Ultimately, Crysis Warhead achieved its primary objectives - it ran better than the first game and was a less risky release given its development time frame. At the same time, some of the changes it made hinted at the direction Crytek chose to pursue with further titles in the series. Warhead's graphics settings were designed to catering to a more mainstream specification, something Crytek would double-down on in Crysis 2. While this pseudo-sequel was still very much in the mould of the original, the more constrained combat scenarios do not impress as much - or offer as much player freedom or replayability as classic maps from the first game like Recovery, Relic, Assault, and Onslaught.
And perhaps this is the reason why Warhead is more of a footnote in Crysis history rather than a celebrated chapter. The original was a game with unrivalled ambitions for graphics and simulation, while its massive, wide-linear sandbox levels are still fondly remembered today. Warhead still enjoyed a high level of quality, but toned down, diluted variants of the original are less impressive - and certainly not genre-defining like the original, which threw all caution to the wind.
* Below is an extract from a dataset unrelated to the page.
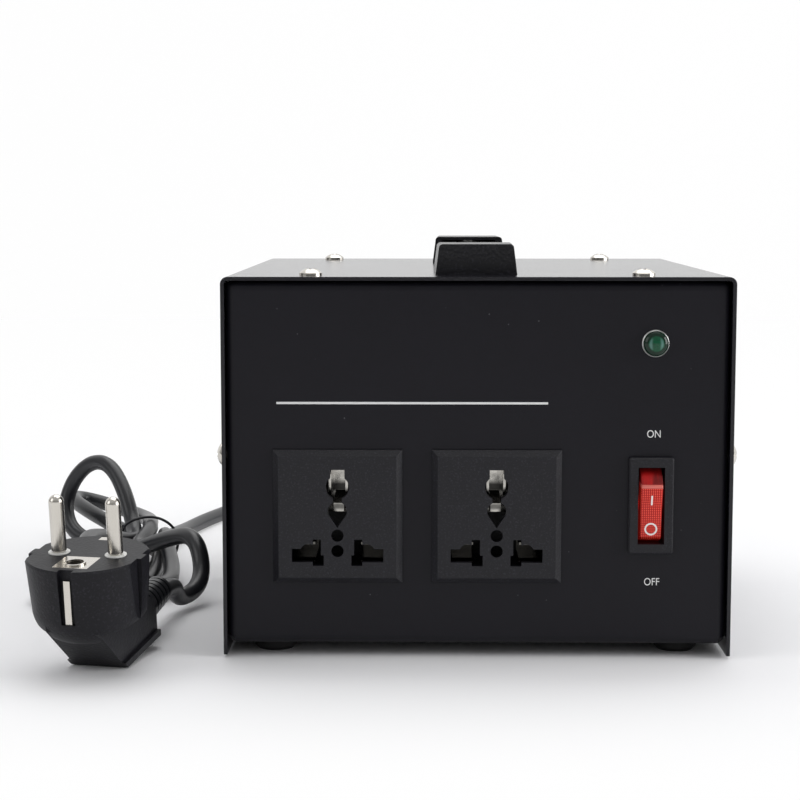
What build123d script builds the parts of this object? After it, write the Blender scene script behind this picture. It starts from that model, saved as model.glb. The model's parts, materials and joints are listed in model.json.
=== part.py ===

We can also assume that Warhead wasn't quite the commercial success Crytek may have hoped for. PC exclusivity ended, level design grew more constrained and the aliens evolved from fast-moving flying creatures into the more conventional bipedal foes in Crysis 2 and 3. Crysis moved on - but perhaps lost some of what made it special in the first place.
All of which brings us to the new Crysis Remastered, coming this summer. Despite talk of 'campaigns' in the plural in the initial PR, Crytek has since confirmed that it's just the original game receiving the update and that the Warhead levels won't make it into the new release. But what we should get is still mouthwatering - the original Crysis, brought up to date with cutting-edge visuals, but still possessing the 'wide linear' sandbox shooting that still feels great today. It's a chance to reboot the franchise for the next generation, and I can't wait to see what Crytek and Saber Interactive deliver.